» **What the exercise asks**: Using the material below, print the line that contains "Keep writing the", the line that contains "# ---- the case's", and every line in between, exactly and nothing else.

» **Supplied information**:
»»
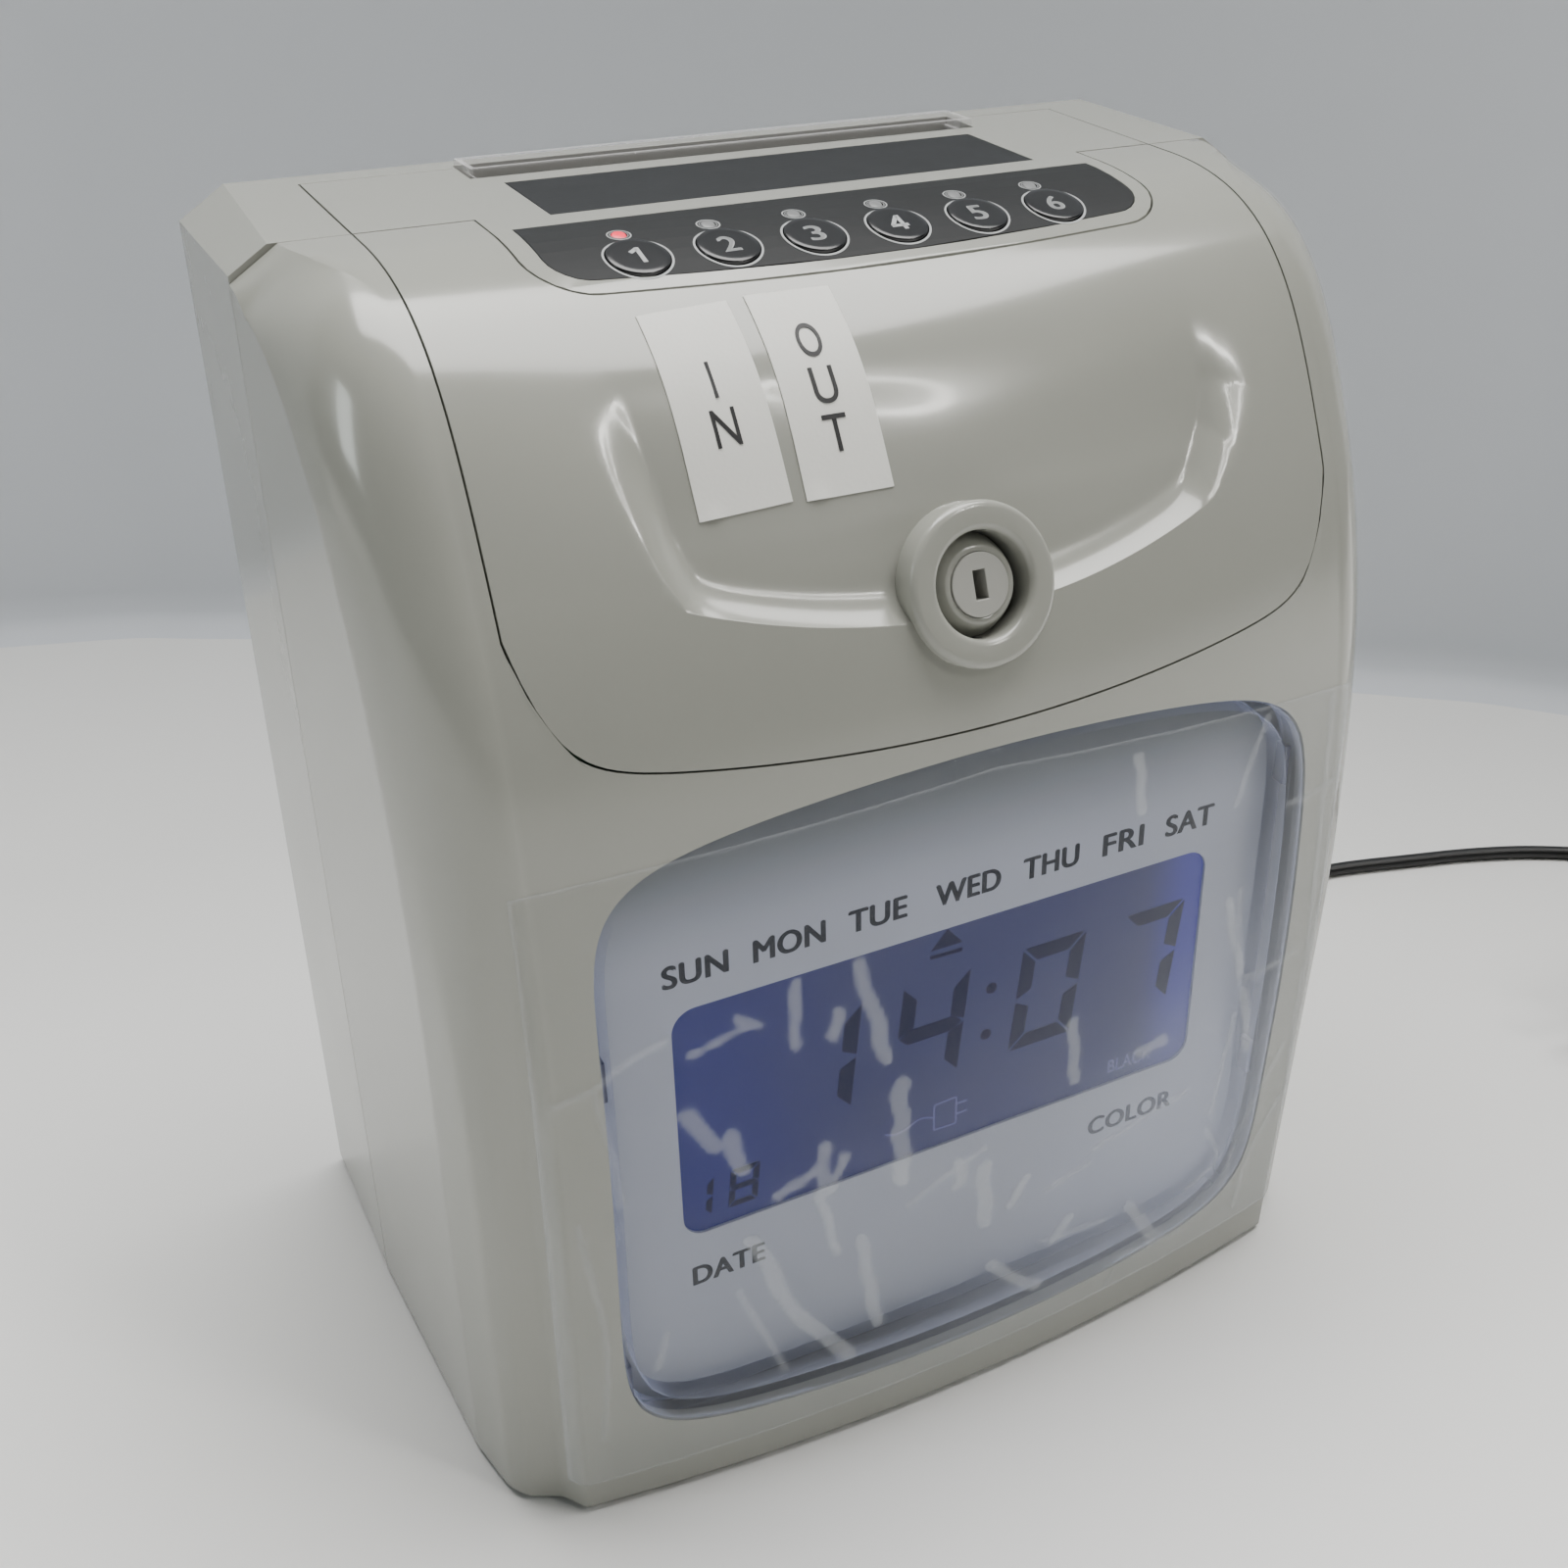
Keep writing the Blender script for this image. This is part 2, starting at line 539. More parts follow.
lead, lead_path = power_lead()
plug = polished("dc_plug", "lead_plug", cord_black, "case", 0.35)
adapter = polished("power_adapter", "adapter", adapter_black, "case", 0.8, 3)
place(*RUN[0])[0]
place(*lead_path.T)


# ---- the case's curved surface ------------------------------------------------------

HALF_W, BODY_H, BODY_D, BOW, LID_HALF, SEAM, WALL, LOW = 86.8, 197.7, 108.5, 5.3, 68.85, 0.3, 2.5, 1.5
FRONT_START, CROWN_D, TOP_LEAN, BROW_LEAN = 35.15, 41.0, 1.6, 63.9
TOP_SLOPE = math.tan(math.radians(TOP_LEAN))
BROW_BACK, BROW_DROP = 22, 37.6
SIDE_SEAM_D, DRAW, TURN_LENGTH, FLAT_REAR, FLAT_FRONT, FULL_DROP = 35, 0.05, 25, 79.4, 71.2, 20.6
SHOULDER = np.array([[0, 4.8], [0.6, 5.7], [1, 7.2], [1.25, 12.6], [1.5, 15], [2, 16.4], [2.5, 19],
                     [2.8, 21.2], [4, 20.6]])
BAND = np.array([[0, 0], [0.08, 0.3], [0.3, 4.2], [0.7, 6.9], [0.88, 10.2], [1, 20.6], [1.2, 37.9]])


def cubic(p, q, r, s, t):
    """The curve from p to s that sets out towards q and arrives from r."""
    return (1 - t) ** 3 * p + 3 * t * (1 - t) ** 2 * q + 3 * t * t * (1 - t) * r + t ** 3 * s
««
»»
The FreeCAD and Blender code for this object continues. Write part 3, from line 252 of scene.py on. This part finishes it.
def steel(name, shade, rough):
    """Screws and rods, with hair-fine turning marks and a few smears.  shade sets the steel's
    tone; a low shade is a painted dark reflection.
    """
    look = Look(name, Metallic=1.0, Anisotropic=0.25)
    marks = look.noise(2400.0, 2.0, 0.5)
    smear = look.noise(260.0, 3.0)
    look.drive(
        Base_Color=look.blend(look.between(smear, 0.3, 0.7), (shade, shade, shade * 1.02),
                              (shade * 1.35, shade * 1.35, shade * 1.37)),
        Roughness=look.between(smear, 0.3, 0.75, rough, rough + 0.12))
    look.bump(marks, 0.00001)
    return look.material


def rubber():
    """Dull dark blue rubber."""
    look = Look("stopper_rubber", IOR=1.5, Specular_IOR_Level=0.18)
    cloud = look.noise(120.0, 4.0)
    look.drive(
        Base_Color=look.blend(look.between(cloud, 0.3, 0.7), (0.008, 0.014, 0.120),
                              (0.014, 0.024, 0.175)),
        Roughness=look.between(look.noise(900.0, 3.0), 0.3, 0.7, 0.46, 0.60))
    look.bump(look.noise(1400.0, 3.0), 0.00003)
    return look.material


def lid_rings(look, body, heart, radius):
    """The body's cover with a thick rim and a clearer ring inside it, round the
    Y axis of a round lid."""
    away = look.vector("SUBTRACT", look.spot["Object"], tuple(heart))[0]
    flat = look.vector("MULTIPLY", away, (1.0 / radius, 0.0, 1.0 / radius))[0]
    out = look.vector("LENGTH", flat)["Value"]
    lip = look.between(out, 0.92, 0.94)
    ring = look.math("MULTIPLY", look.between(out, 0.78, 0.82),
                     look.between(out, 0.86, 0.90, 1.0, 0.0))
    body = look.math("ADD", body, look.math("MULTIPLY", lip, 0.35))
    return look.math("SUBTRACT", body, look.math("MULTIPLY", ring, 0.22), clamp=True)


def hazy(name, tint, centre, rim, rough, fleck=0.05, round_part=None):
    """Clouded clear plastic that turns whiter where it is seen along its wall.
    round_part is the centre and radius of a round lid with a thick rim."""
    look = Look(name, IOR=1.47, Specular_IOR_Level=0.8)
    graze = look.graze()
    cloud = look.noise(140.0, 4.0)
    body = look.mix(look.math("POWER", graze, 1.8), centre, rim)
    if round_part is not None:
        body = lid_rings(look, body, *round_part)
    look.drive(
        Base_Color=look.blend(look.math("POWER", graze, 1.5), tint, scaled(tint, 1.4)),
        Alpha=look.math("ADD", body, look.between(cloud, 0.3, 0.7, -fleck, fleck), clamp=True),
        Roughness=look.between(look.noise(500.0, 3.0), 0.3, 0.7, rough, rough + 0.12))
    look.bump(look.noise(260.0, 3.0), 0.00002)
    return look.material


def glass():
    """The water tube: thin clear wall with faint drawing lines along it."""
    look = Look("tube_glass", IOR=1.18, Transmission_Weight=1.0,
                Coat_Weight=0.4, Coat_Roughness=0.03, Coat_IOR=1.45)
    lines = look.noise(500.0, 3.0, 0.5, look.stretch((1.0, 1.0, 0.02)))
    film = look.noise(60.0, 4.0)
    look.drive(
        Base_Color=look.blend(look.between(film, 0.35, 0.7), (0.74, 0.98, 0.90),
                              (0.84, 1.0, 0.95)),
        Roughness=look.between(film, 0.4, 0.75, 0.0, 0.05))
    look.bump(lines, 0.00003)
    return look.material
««
»»
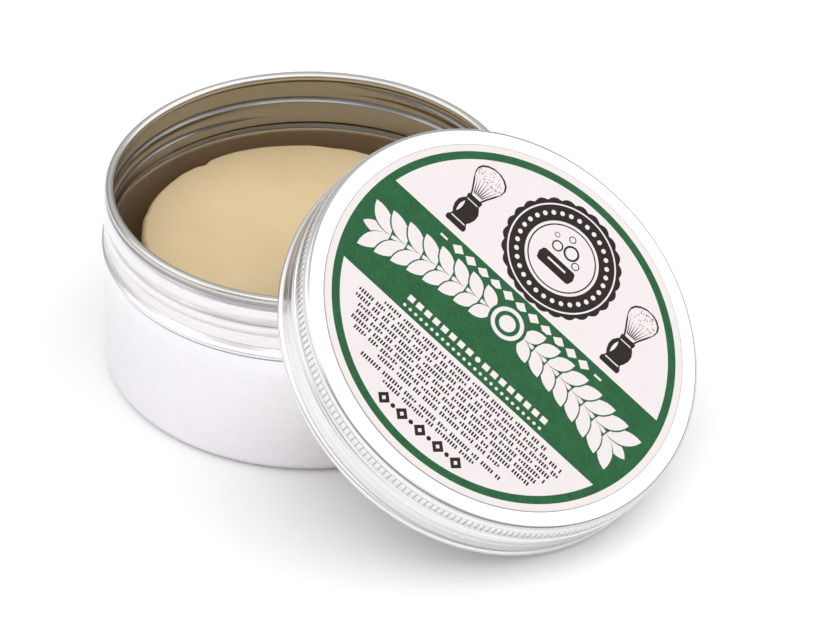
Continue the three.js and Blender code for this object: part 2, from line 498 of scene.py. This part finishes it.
««
» **Solution for this task**:
Keep writing the Blender script for this image. This is part 2, starting at line 539. More parts follow.
lead, lead_path = power_lead()
plug = polished("dc_plug", "lead_plug", cord_black, "case", 0.35)
adapter = polished("power_adapter", "adapter", adapter_black, "case", 0.8, 3)
place(*RUN[0])[0]
place(*lead_path.T)


# ---- the case's curved surface ------------------------------------------------------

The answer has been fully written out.